- Occupations: Radio personality, journalist, author
- Website: www.nickwallis.com

= Nick Wallis =

British broadcaster and journalist

Nick Wallis is a British broadcaster and journalist, known for his extensive coverage of the British Post Office scandal.

== Post Office scandal ==

Wallis has reported on the British Post Office scandal since 2011, having become aware of it while presenting on BBC Radio Surrey.

He made programmes on it for BBC Television's Panorama and presented the ten-part BBC Radio 4 series The Great Post Office Trial. The radio series was named "Best News and Factual Radio Programme" in 2020 by the Voice of the Listener & Viewer, and won two gold awards in the 2021 New York Festivals Radio Awards.

From 2018, having left the BBC, he started reporting the Bates & Others v Post Office Ltd trial on a dedicated blog, www.postofficetrial.com, having raised £9,000 through crowd-funding. He co-wrote Private Eyes 2020 report "Justice Lost in the Post". His book The Great Post Office Scandal was published in 2021. He acted as a consultant on the 2024 television series, Mr Bates vs The Post Office. He also runs his own website about the scandal.

== Other work ==

Wallis covered the Depp v. Heard defamation trial. His book, Depp v Heard: The Unreal Story, about the trials in both the UK and the US and his experiences reporting from court was published in May 2023.

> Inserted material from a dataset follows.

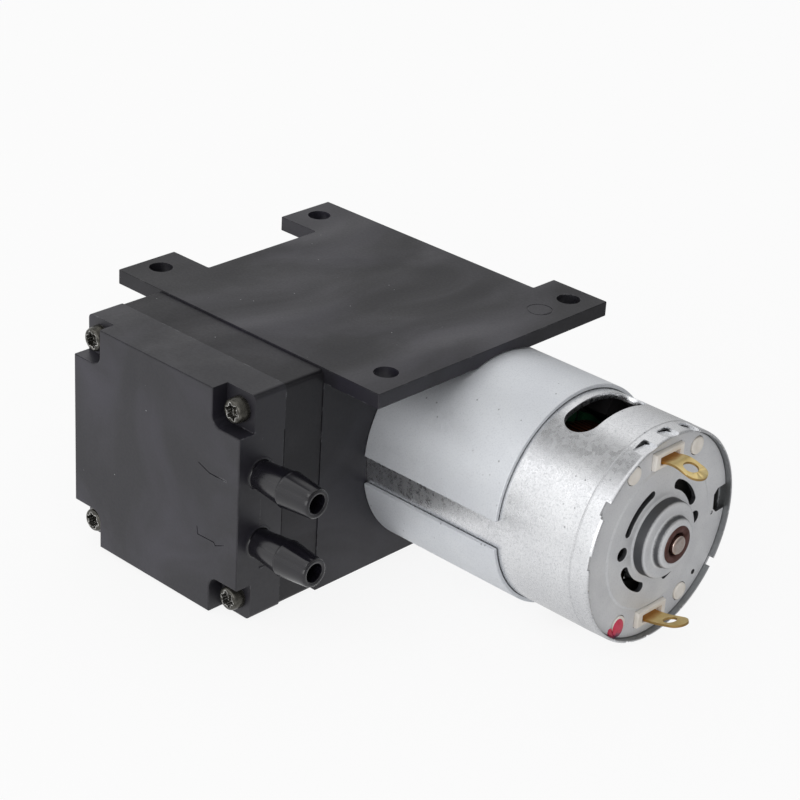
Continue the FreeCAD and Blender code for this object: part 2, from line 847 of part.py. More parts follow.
def bearing_balls():
    """Balls between the two rings, clear of both."""
    pitch = (inner_ring_radius + outer_ring_inner) / 2
    radius = (outer_ring_inner - inner_ring_radius) / 2 - ball_slack
    balls = []
    for step in range(ball_count):
        angle = 2 * math.pi * step / ball_count
        centre = point(0, throw + pitch * math.cos(angle), pitch * math.sin(angle))
        balls.append(Part.makeSphere(radius, centre))
    return Part.makeCompound(balls)


def eccentric():
    """Hub on the shaft with the offset boss for the bearing and a counterweight."""
    hub = rod_x(hub_radius, (hub_left, hub_right))
    inside_hub = hub_right - past
    pin = rod_x(pin_radius, (inside_hub, rod_half + pin_proud), throw)
    shoulder = rod_x(shoulder_radius, (inside_hub, -rod_half), throw)
    weight_radii = (shaft_radius + past, weight_radius)
    weight = sector((hub_left, hub_right), weight_radii, 180.0, weight_half_deg)
    body = hub.fuse(pin).fuse(shoulder).fuse(weight)
    bore = rod_x(shaft_radius + press_slack, (hub_left - past, rod_half + pin_proud + past))
    thread = rod_z(grub_radius + thread_slack, (0, hub_radius + past), (hub_left + hub_right) / 2)
    return cut_all(body, [bore, thread])


def eccentric_set_screw():
    """Grub screw that locks the hub on the shaft."""
    middle = (hub_left + hub_right) / 2
    low = shaft_radius + fit_slack
    high = low + grub_length
    screw = rod_z(grub_radius, (low, high), middle)
    return screw.cut(rod_z(grub_socket, (high - grub_socket_depth, high + past), middle))


def shaft():
    """Motor shaft with a chamfer at each end."""
    body = rod_x(shaft_radius, (shaft_start, shaft_end))
    ends = rims_at(body, ALONG_X, shaft_start, shaft_radius) + rims_at(body, ALONG_X, shaft_end, shaft_radius)
    return body.makeChamfer(shaft_chamfer, ends)


def slotted_disc(x, radius):
    """Disc on the shaft with the winding slots cut through it."""
    disc = tube_x(radius, shaft_radius + press_slack, x)
    through = (x[0] - past, x[1] + past)
    room = box(through, (slot_floor, slot_top), (-slot_half, slot_half))
    mouth = box(through, (slot_top - past, core_radius + past), (-slot_mouth, slot_mouth))
    cutter = room.fuse(mouth)
    return cut_all(disc, [about_shaft(cutter, 360 * step / core_slots) for step in range(core_slots)])


def armature_core():
    return slotted_disc((core_start, core_end), core_radius)


def armature_insulators():
    """Insulating discs at both ends of the core."""
    radius = core_radius - fibre_inset
    front = slotted_disc((core_start - fibre_thickness, core_start), radius)
    rear = slotted_disc((core_end, core_end + fibre_thickness), radius)
    return Part.makeCompound([front, rear])


def end_coil(x):
    """Rounded bundle of wire at one end of the armature."""
    coil = tube_x(coil_radius, sleeve_radius + coil_to_sleeve, x)
    rims = rims_at(coil, ALONG_X, x[0], coil_radius) + rims_at(coil, ALONG_X, x[1], coil_radius)
    return coil.makeFillet(coil_round, rims)


def windings():
    """Wire bundles in the slots, joined by the end coils."""
    body = end_coil((front_coil_end - front_coil, front_coil_end))
    body = body.fuse(end_coil((rear_coil_start, rear_coil_start + rear_coil)))
    half = slot_half - slot_play
    depth = (slot_floor + slot_play, slot_top - slot_play)
    bar = box((front_coil_end - past, rear_coil_start + past), depth, (-half, half))
    for step in range(core_slots):
        body = body.fuse(about_shaft(bar, 360 * step / core_slots))
    return body


def shaft_spacers():
    """Sleeves that hold the armature between the bearings."""
    bore = shaft_radius + press_slack
    front_start = motor_front + can_floor + front_play
    front = tube_x(sleeve_radius, bore, (front_start, front_coil_end - front_coil + sleeve_overlap))
    rear = tube_x(sleeve_radius, bore, (rear_coil_start + rear_coil - sleeve_overlap, flange_start))
    return Part.makeCompound([front, rear])


def commutator():
    """Copper commutator with a slit between each pair of segments."""
    bore = shaft_radius + press_slack
    body = tube_x(commutator_radius, bore, (commutator_start, commutator_end))
    body = body.fuse(tube_x(commutator_flange, bore, (flange_start, commutator_start)))
    half = commutator_slit / 2
    depth = (commutator_radius - commutator_slit_depth, commutator_flange + past)
    slit = box((flange_start - past, commutator_end + past), depth, (-half, half))
    turns = [360 * (step + 0.5) / core_slots for step in range(core_slots)]
    return cut_all(body, [about_shaft(slit, turn) for turn in turns])


def window_cutter(middle):
    """Long window with round ends through one side of the can."""
    centre = rim_x - window_from_rim
    half_width = window_width / 2
    half_span = window_half_deg - math.degrees(half_width / can_radius)
    radii = (can_inner - past, can_radius + past)
    cutter = sector((centre - half_width, centre + half_width), radii, middle, half_span)
    for side in (-half_span, half_span):
        cutter = cutter.fuse(about_shaft(rod_y(half_width, radii, centre), middle + side))
    return cutter


def motor_can():
    """Drawn steel can with the front boss, two windows, crimp slots and a notched rim."""
    boss_front = motor_front - front_boss
    band_radius = can_radius - rim_band_step
    body = turned_x([
        (boss_front, front_opening),
        (boss_front, boss_radius),
        (motor_front, boss_radius),
        (motor_front, can_radius),
        (rim_x - rim_band, can_radius),
        (rim_x - rim_band + rim_band_step, band_radius),
        (rim_x, band_radius),
        (rim_x, can_inner),
        (motor_front + can_floor, can_inner),
        (motor_front + can_floor, bearing_pocket),
        (boss_front + can_wall, bearing_pocket),
        (boss_front + can_wall, front_opening),
    ])
    body = body.makeFillet(can_round, rims_at(body, ALONG_X, motor_front, can_radius))
    body = body.makeFillet(boss_round, rims_at(body, ALONG_X, boss_front, boss_radius))
    radii = (can_inner - past, can_radius + past)
    cuts = [window_cutter(middle) for middle in (90.0, 270.0)]
    half = rim_notch_width / 2
    notch = box((rim_x - rim_notch_depth, rim_x + past), radii, (-half, half))
    cuts += [about_shaft(notch, angle) for angle in rim_notch_degs]
    half = crimp_width / 2
    crimp_x = rim_x - crimp_from_rim
    crimp = box((crimp_x - crimp_length / 2, crimp_x + crimp_length / 2), radii, (-half, half))
    cuts += [about_shaft(crimp, angle + turn) for angle in crimp_degs for turn in half_turns]
    for z in (-motor_screw_place, motor_screw_place):
        depth = (motor_front - past, motor_front + can_floor + past)
        cuts.append(rod_x(motor_screw_radius + thread_slack, depth, 0, z))
    return cut_all(body, cuts)


def flux_ring():
    """Split steel sleeve round the can."""
    half_span = (360 - ring_gap_deg) / 2
    x = (head_half, head_half + ring_length)
    return sector(x, (ring_inner, ring_radius), ring_gap_at_deg + 180, half_span)


def magnets():
    """Two magnet segments inside the can."""
    radii = (magnet_inner, can_inner - magnet_slack)
    x = (magnet_start, magnet_end)
    return Part.makeCompound([sector(x, radii, turn, magnet_deg / 2) for turn in half_turns])


def front_bearing():
    """Sintered bush in the can's front boss."""
    start = motor_front - front_boss + can_wall + bearing_slack
    radius = bearing_pocket - bearing_slack
    return tube_x(radius, shaft_radius + shaft_running, (start, motor_front + can_floor))


def rear_bearing():
    """Sintered bush whose nose shows in the end plate's boss."""
    shoulder = boss_end - can_wall - bearing_slack
    bore = shaft_radius + shaft_running
    radius = bearing_pocket - bearing_slack
    body = turned_x([
        (end_inner - bearing_tail, bore),
        (end_inner - bearing_tail, radius),
        (shoulder, radius),
        (shoulder, bearing_nose),
        (bearing_end, bearing_nose),
        (bearing_end, bore),
    ])
    return body.makeChamfer(bearing_round, rims_at(body, ALONG_X, bearing_end, bearing_nose))


def end_plate():
    """Stamped end plate with its bearing boss, vents and openings for the brush carrier."""
    radius = can_inner - end_slack
    collar_end = boss_end + collar_height
    nose = bearing_nose + bearing_slack
    body = turned_x([
        (end_inner, bearing_pocket),
        (end_inner, radius),
        (end_face, radius),
        (end_face, step_radius),
        (end_face + step_height, step_radius - step_height),
        (end_face + step_height, boss_radius),
        (boss_end, boss_radius),
        (boss_end, collar_radius),
        (collar_end, collar_radius),
        (collar_end, nose),
        (boss_end - can_wall, nose),
        (boss_end - can_wall, bearing_pocket),
    ])
    body = body.makeFillet(boss_round, rims_at(body, ALONG_X, boss_end, boss_radius))
    body = body.makeFillet(collar_round, rims_at(body, ALONG_X, collar_end, collar_radius))
    through = (end_inner - past, end_face + past)
    cuts = [rod_x(peg_radius + fit_slack, through, y, z) for y in (-peg_y, peg_y) for z in (-peg_z, peg_z)]
    block_z = (block_low - fit_slack, block_high + fit_slack)
    opening = box(through, (-block_half - fit_slack, block_half + fit_slack), block_z)
    hole = rod_x(vent_hole, through, vent_hole_circle)
    for turn in half_turns:
        cuts.append(ring_slot(through, vent_circle, kidney_width, kidney_at_deg + turn, kidney_half_deg))
        cuts.append(ring_slot(through, vent_circle, slit_width, slit_at_deg + turn, slit_half_deg))
        cuts.append(about_shaft(hole, turn))
        cuts.append(about_shaft(opening, turn))
    notch = (can_inner - edge_notch_depth, can_inner + past)
    cuts.append(sector(through, notch, edge_notch_at_deg, edge_notch_half_deg))
    cuts.append(about_shaft(rod_x(pin_hole, through, can_inner - pin_hole_inset), pin_hole_deg))
    return cut_all(body, cuts)


def brush_carrier():
    """Moulded ring behind the end plate, with four rivet pegs and two terminal blocks."""
    ring = (carrier_start, end_inner)
    body = tube_x(can_inner - 2 * end_slack, can_inner - carrier_inset, ring)
    top = end_face + block_proud
    block = box((carrier_start, top), (-block_half, block_half), (block_low, block_high))
    block = block.makeFillet(block_round, edges_at(block, ALONG_X, top))
    half = pocket_height / 2
    pocket_x = (top - pocket_depth, top + past)
    pocket = box(pocket_x, (-pocket_half, pocket_half), (tab_height - half, tab_height + half))
    half = tab_thickness / 2 + fit_slack
    slot_y = (-tab_half - fit_slack, tab_half + fit_slack)
    slot = box((carrier_start - past, top + past), slot_y, (tab_height - half, tab_height + half))
    for turn in half_turns:
        body = body.fuse(about_shaft(block, turn))
    for y in (-peg_y, peg_y):
        for z in (-peg_z, peg_z):
            body = body.fuse(rod_x(peg_radius, (carrier_start, end_face + peg_proud), y, z))
    return cut_all(body, [about_shaft(cut, turn) for cut in (pocket, slot) for turn in half_turns])


def terminal(z, bend):
    """Brass solder tab with an eye, bent by some degrees outside the end plate."""
    half = tab_thickness / 2
    thick = (z - half, z + half)
    bend_x = end_face + tab_bend_at
    tip = end_face + tab_reach
    flat = box((end_face - tab_tail, bend_x), (-tab_half, tab_half), thick)
    outer = box((bend_x, tip - tab_half), (-tab_half, tab_half), thick)
    outer = outer.fuse(rod_z(tab_half, thick, tip - tab_half))
    outer = outer.cut(rod_z(eye_radius, (z - past, z + past), tip - eye_from_tip))
    outer.rotate(point(bend_x, 0, z), ALONG_Y, bend)
    knee = rod_y(half, (-tab_half, tab_half), bend_x, z)
    return flat.fuse(knee).fuse(outer)


def terminal_upper():
    return terminal(tab_height, upper_tab_bend_deg)


def terminal_lower():
    return terminal(-tab_height, 0)


def brushes():
    """Two carbon brushes that ride on the commutator."""
    low = commutator_radius + brush_gap
    x = (brush_middle - brush_width / 2, brush_middle + brush_width / 2)
    brush = box(x, (-brush_half, brush_half), (low, low + brush_length))
    return Part.makeCompound([about_shaft(brush, turn) for turn in half_turns])


def brush_arms():
    """Leaf springs from the terminals to the brushes."""
    left = end_face - tab_tail
    foot = commutator_radius + brush_gap + brush_length
    root = tab_height - tab_thickness / 2
    width = (-brush_half, brush_half)
    pad = box((left, left + arm_foot), width, (root - arm_thickness, root))
    drop = box((left, left + arm_thickness), width, (foot, root))
    reach = (brush_middle - brush_width / 2, left + arm_thickness)
    arm = pad.fuse(drop).fuse(box(reach, width, (foot, foot + arm_thickness)))
    return Part.makeCompound([about_shaft(arm, turn) for turn in half_turns])


NODES = (
    crankcase, crankcase_cap, valve_body, inlet_valve, outlet_valve, port_gasket, head_cover,
    head_screws, motor_screws, diaphragm, motor_can, flux_ring, magnets, front_bearing,
    rear_bearing, end_plate, brush_carrier, terminal_upper, terminal_lower, brushes, brush_arms,
    shaft, armature_core, armature_insulators, windings, shaft_spacers, commutator, eccentric,
    eccentric_set_screw, bearing_inner_ring, bearing_outer_ring, bearing_balls, connecting_rod,
    clamp_disc, diaphragm_screw,
)


def main():
    os.makedirs("parts", exist_ok=True)
    for build in NODES:
        shape = build()
        shape.translate(point(0, 0, -plate_top))
        shape.exportStep(os.path.join("parts", build.__name__ + ".step"))
        print(build.__name__, len(shape.Solids), shape.isValid(), round(shape.Volume, 1))


main()
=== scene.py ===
import math
import bmesh
import bpy
from mathutils import Matrix, Vector


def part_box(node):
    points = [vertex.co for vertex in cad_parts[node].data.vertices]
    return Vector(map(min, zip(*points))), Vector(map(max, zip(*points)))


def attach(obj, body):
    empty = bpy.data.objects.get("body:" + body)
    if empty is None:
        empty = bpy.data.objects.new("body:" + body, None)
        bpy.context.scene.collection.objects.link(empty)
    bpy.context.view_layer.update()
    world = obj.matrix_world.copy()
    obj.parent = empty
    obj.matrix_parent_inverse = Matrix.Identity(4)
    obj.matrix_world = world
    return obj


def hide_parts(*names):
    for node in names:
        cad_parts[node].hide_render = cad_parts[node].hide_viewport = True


# Diaphragm pump with its motor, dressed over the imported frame. Shapes are drawn in
# millimetres about the motor's shaft: X runs along the shaft towards the solder tabs, the
# head faces -Y and the mounting plate is on top. placed() turns them into metres under the
# mounting face, where the frame has them.

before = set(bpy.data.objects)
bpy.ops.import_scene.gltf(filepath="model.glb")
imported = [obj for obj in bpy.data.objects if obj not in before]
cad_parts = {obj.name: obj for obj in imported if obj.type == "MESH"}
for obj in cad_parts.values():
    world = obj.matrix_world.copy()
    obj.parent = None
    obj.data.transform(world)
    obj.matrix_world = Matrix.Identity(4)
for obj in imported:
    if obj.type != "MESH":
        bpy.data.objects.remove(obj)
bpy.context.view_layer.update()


def corners(node):
    """The low and the high corner of a frame node, in millimetres."""
    return [[round(1000 * value, 4) for value in corner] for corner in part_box(node)]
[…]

He reports on consumer affairs for BBC Television's The One Show, and reported on shared appreciation mortgages for an episode of their Inside Out South.

He has also worked as a freelance presenter for Channel 5's Caught on Camera.

Wallis writes for Genderblog, a gender-critical website where he describes himself as a "sex-realist".

== Personal life ==

Wallis is married; he and his wife have three children.